The denials come in response to reports in Hebrew-language
media alleging that an Iranian missile struck Soroka Medical Center in
Beersheba.
The false narrative is part of a psychological campaign
aimed at sanitizing Israel’s military image and concealing the extent of the
blow to its intelligence infrastructure.
As mentioned by Al Jazeera, Soroka Hospital has been used by
the Israeli military to treat soldiers wounded during operations in Gaza.

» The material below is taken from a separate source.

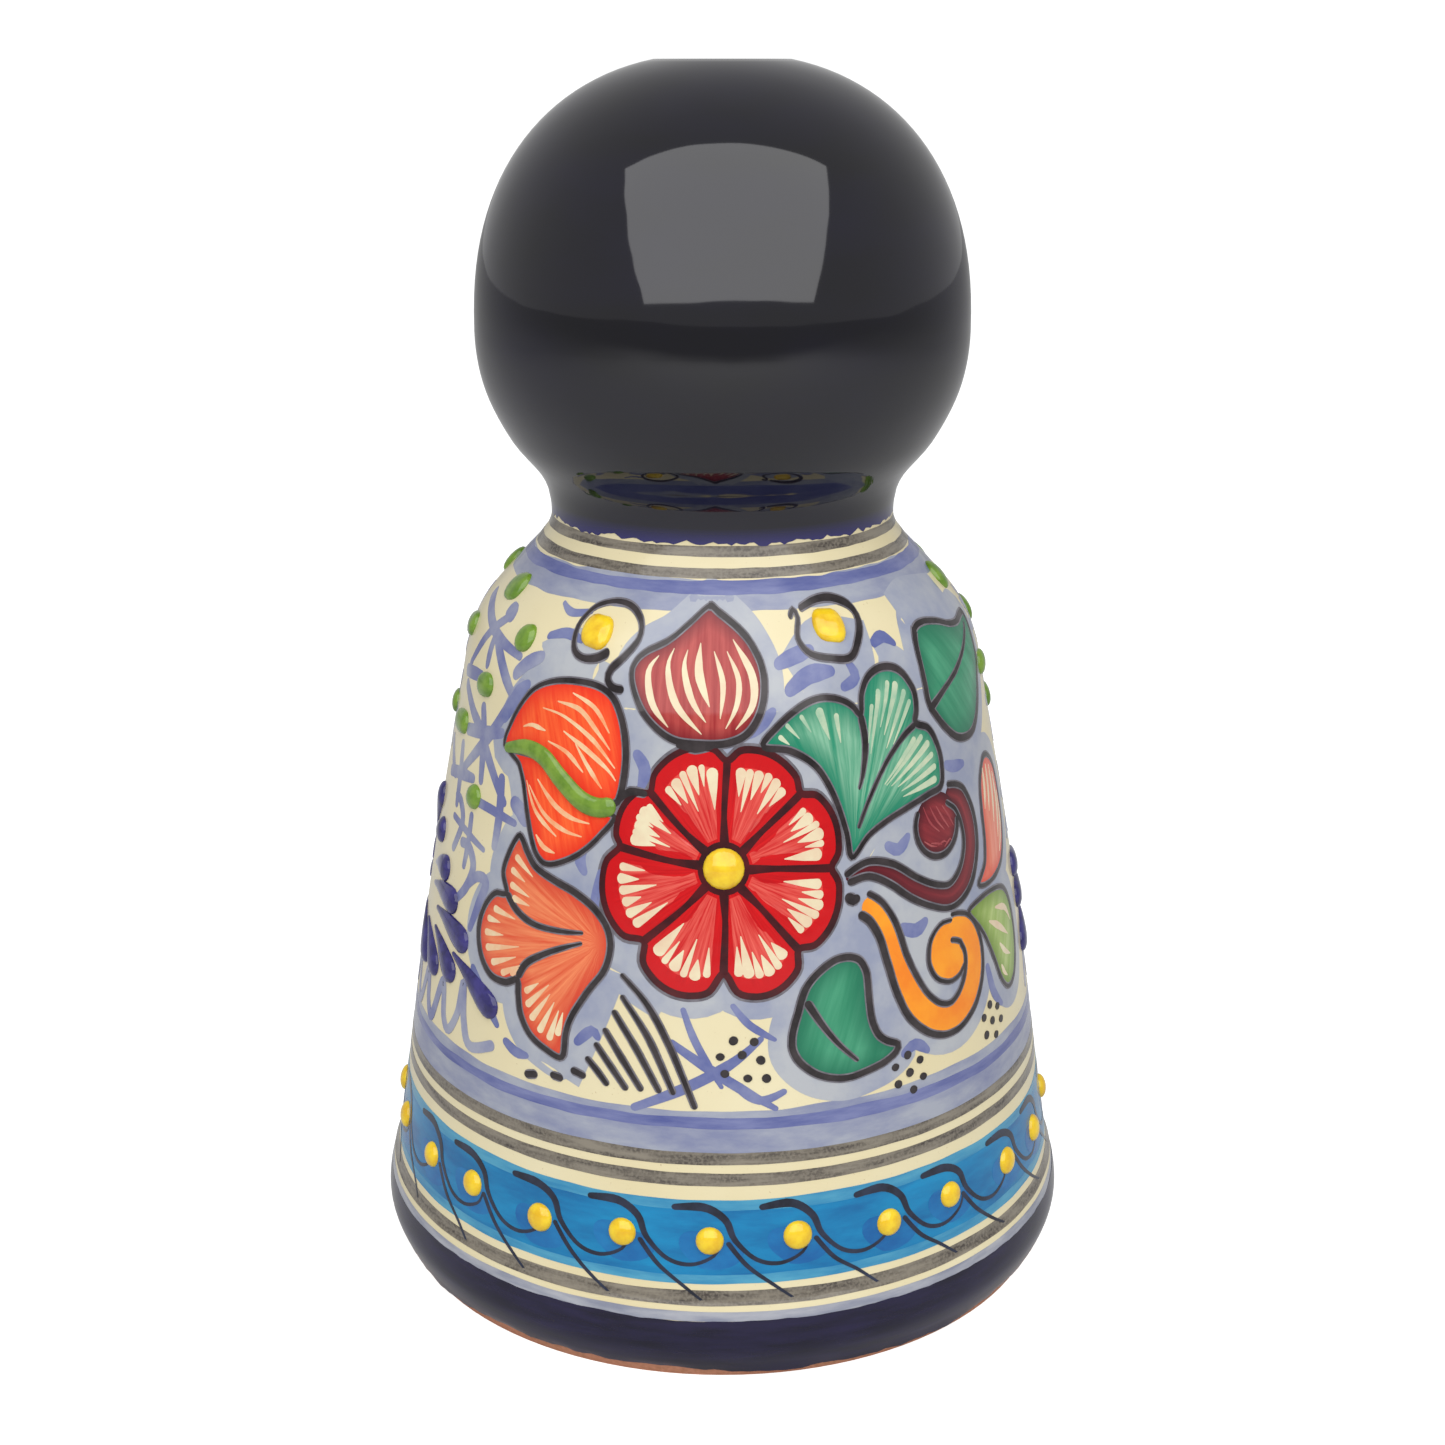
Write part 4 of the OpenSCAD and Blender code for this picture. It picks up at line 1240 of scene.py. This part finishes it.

However, Iranian sources stress that the hospital itself was not the intended
target.
Soroka
Hospital is located between two major Israeli military sites, the IDF’s main
intelligence headquarters and a central command facility, both of which are
situated in the Gav-Yam Technology Park.
These installations reportedly serve as critical hubs for Israel's cyber
operations, digital command systems, and military intelligence infrastructure
(including IDF C4I and C4ISR systems).
Hospital
sustained shockwave damage from nearby blasts, it was not directly hit, Iranian
reports emphasize.
Israel has been accused of engaging in psychological warfare
by falsely linking the missile strike to civilian infrastructure, in order to
deflect attention from the damage inflicted on its military command network.
Contrary to this, Israeli strikes targeted two civilian
hospitals in Iran — one in Tehran and another in Kermanshah — an action that
has drawn little international condemnation.
Thursday morning’s missile barrage, claimed by Iran’s
Islamic Revolutionary Guard Corps (IRGC), was a "precise and direct"
strike against military assets — not civilian targets.